When you purchase a solid hydroponic fertilizer you simply buy a mixture of salts which you then need to weight and dissolve in a given volume of water. Since there is actually no water and the salts don’t need to be predissolved in a concentrated solution, the array of salts that can be used are a lot wider and much cheaper costs can be achieved. Added to that is the fact that packing is a lot simpler and much more efficient since the need to bottle solutions is unecessary. In the end you will see that with 2 pounds of solid nutrients you will be able to prepare more than 300 gallons of nutrient solution while you would probably need much more (about 10-30 gallons of concentrated solution) to prepare the same amount using concentrated liquid fertilizers.
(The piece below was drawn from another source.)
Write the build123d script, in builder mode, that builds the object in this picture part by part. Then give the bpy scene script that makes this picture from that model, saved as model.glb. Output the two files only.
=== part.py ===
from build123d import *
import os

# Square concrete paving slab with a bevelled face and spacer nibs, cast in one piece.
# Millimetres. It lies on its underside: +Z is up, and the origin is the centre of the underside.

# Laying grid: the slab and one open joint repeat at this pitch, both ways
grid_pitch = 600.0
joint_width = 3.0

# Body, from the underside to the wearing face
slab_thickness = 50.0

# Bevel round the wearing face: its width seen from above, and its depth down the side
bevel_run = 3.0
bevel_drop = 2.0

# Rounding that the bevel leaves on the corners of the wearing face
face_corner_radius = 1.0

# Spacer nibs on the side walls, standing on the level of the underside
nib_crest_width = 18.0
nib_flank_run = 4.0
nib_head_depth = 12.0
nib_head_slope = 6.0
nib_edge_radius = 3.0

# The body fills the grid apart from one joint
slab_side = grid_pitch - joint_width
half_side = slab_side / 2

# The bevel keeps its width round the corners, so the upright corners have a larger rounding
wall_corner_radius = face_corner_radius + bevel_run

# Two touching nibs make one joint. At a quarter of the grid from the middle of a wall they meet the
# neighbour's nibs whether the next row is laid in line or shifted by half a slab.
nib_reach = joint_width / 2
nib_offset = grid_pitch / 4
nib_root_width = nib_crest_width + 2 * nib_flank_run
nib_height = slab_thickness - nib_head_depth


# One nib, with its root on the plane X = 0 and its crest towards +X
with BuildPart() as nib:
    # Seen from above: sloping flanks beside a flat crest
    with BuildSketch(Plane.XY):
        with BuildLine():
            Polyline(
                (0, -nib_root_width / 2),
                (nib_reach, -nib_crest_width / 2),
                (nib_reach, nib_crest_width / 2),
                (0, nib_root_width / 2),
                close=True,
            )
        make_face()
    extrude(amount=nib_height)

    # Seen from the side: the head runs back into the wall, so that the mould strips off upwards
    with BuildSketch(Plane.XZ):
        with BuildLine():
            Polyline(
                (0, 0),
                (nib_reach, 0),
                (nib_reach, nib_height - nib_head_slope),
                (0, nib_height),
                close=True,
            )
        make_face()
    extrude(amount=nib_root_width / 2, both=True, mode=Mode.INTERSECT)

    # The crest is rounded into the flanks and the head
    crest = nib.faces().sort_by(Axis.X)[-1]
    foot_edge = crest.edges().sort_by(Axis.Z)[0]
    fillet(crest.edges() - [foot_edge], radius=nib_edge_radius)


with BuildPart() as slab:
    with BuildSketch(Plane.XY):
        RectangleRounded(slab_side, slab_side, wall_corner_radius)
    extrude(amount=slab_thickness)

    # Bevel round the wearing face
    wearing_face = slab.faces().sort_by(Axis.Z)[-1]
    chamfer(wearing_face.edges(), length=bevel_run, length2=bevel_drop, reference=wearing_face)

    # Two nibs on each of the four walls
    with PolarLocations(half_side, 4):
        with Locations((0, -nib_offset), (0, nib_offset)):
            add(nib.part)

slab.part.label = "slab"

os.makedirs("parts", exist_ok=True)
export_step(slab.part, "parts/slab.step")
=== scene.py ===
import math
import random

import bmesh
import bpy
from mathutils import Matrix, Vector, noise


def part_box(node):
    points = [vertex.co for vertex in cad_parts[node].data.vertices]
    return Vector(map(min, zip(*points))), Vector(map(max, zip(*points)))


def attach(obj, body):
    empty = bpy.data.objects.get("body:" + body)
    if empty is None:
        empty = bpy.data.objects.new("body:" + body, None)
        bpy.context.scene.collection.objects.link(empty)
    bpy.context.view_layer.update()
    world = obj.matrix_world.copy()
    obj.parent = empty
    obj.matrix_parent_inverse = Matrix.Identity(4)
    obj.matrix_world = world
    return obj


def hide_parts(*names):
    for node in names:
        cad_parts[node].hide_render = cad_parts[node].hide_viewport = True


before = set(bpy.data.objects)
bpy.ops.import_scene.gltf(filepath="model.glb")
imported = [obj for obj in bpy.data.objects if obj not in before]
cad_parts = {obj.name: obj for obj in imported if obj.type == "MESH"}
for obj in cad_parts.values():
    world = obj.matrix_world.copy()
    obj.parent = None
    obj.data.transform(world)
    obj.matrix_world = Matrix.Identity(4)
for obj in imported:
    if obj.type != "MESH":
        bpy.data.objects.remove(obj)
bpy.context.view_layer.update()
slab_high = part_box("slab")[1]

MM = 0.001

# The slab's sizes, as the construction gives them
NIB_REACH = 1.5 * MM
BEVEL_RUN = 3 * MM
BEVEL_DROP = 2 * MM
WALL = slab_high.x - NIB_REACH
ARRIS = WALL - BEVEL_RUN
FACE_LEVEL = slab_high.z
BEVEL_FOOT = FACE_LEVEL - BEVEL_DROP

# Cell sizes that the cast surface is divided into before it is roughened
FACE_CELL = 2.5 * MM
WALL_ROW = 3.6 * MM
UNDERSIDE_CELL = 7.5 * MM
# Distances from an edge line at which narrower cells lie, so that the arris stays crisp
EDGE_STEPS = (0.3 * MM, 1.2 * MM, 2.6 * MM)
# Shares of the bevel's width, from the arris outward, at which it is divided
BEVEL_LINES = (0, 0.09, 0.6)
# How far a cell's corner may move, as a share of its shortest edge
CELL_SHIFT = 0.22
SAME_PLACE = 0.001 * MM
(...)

You will definitely see that most hydroponic fertilizer companies are simply charging you a lot for liquid fertilizers when you could as easily be buying bulk solid fertilizers at a fraction of the cost. Premixed solid hydroponic fertilizers are also widely available commercially and easily made up with some basic chemistry concepts (more on this on a later article!). So next time you are planning to buy more hydroponic fertilizers think about cost efficiency and look for some solid premixed hydroponic nutrients which are bound to give you as good – or better – results than your previous liquid mix.
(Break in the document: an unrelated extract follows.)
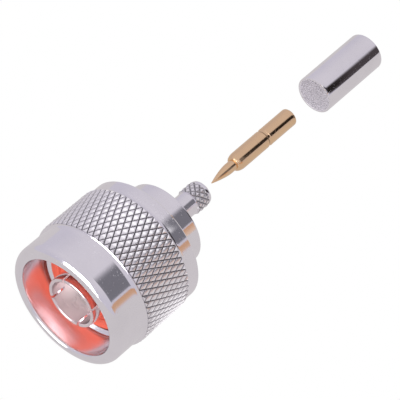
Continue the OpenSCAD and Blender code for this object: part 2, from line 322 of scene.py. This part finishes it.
class Finish:
    """A material or the world, built up node by node."""

    def __init__(self, block):
        self.block = block
        block.use_nodes = True
        self.tree = block.node_tree
        self.tree.nodes.clear()

    def put(self, socket, value):
        if isinstance(value, Flow):
            self.tree.links.new(value.socket, socket)
        elif isinstance(value, tuple) and len(value) == 3 and socket.type == "RGBA":
            socket.default_value = (*value, 1)
        else:
            socket.default_value = value

    def node(self, kind, settings=None, *values, out=0, **named):
        """Adds a node: its settings first, then its sockets in order, then by name."""
        node = self.tree.nodes.new(kind)
        for key, value in (settings or {}).items():
            setattr(node, key, value)
        for socket, value in zip(node.inputs, values):
            self.put(socket, value)
        for key, value in named.items():
            self.put(node.inputs[key.replace("_", " ")], value)
        return Flow(self, node.outputs[out]) if node.outputs else None

    def place(self):
        """The place on the piece, and its parts x, y and z."""
        place = self.node("ShaderNodeTexCoord", out=3)
        split = self.node("ShaderNodeSeparateXYZ", {}, place)
        return (place, *(Flow(self, o) for o in split.socket.node.outputs))

    def noise(self, place, stretch, detail=3):
        """Noise from 0 to 1 on places stretched by a vector, in cells a metre."""
        spread = self.node("ShaderNodeVectorMath", {"operation": "MULTIPLY"}, place, stretch)
        return self.node("ShaderNodeTexNoise", {}, Vector=spread, Scale=1.0, Detail=detail,
                         Roughness=NOISE_ROUGHNESS)

    def ramp(self, value, low, high):
        """0 below low, 1 above high, smooth between."""
        return self.node("ShaderNodeMapRange", {"interpolation_type": "SMOOTHSTEP"},
                         value, low, high, 0.0, 1.0)

    def blend(self, factor, first, second):
        """A colour between two."""
        node = self.tree.nodes.new("ShaderNodeMix")
        node.data_type = "RGBA"
        for key, value in ((0, factor), (6, first), (7, second)):
            self.put(node.inputs[key], value)
        return Flow(self, node.outputs[2])

    def bump(self, height, strength, distance):
        return self.node("ShaderNodeBump", {}, Strength=strength, Distance=distance,
                         Height=height)

    def surface(self, **sockets):
        shader = self.node("ShaderNodeBsdfPrincipled", {}, **sockets)
        self.finish(shader)

    def finish(self, shader):
        kind = "World" if isinstance(self.block, bpy.types.World) else "Material"
        self.node("ShaderNodeOutput" + kind, {}, shader)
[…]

The Hoaglands Solution for Hydroponic Cultivation

This hydroponic nutrient solution was developed by Hoagland and Snyder in 1933 and it’s one of the most popular solution compositions for growing plants (in the scientific world at least !). The Hoagland solution provides every nutrient necessary for plant growth being appropriate for the growth of a large variety of plant species. The solution described by Hoagland in 1933 has been modified several times (mainly to add iron chelates and the like, but you can use the salts you normally use for preparing your solutions as long as you append to the concentrations given for each element) but the original concentrations for each element are shown below.

N 210 ppm
K 235 ppm
Ca 200 ppm
P 31 ppm
S 64 ppm
Mg 48 ppm
B 0.5 ppm
Fe 1 to 5 ppm
Mn 0.5 ppm
Zn 0.05 ppm
Cu 0.02 ppm
Mo 0.01 ppm

As you may notice, the Hoaglands solution has a lot of N and K so it is very well suited for the development of large plants like Tomato and Bell Pepper. However, the solution is very good for the growth of plants with lower nutrient demands such as lettuce and aquatic plants with the further dilution of the preparation to 1/4 or 1/5.

Also remember that the amount of iron you use should be in proportion with the amount of phosphate placed inside the solution, when used at higher strength, there exists the possibility of iron precipitation if non adequate chelates are used. If possible, try using DPTA instead of EDTA (which is not so good a chelating agent for hydroponics).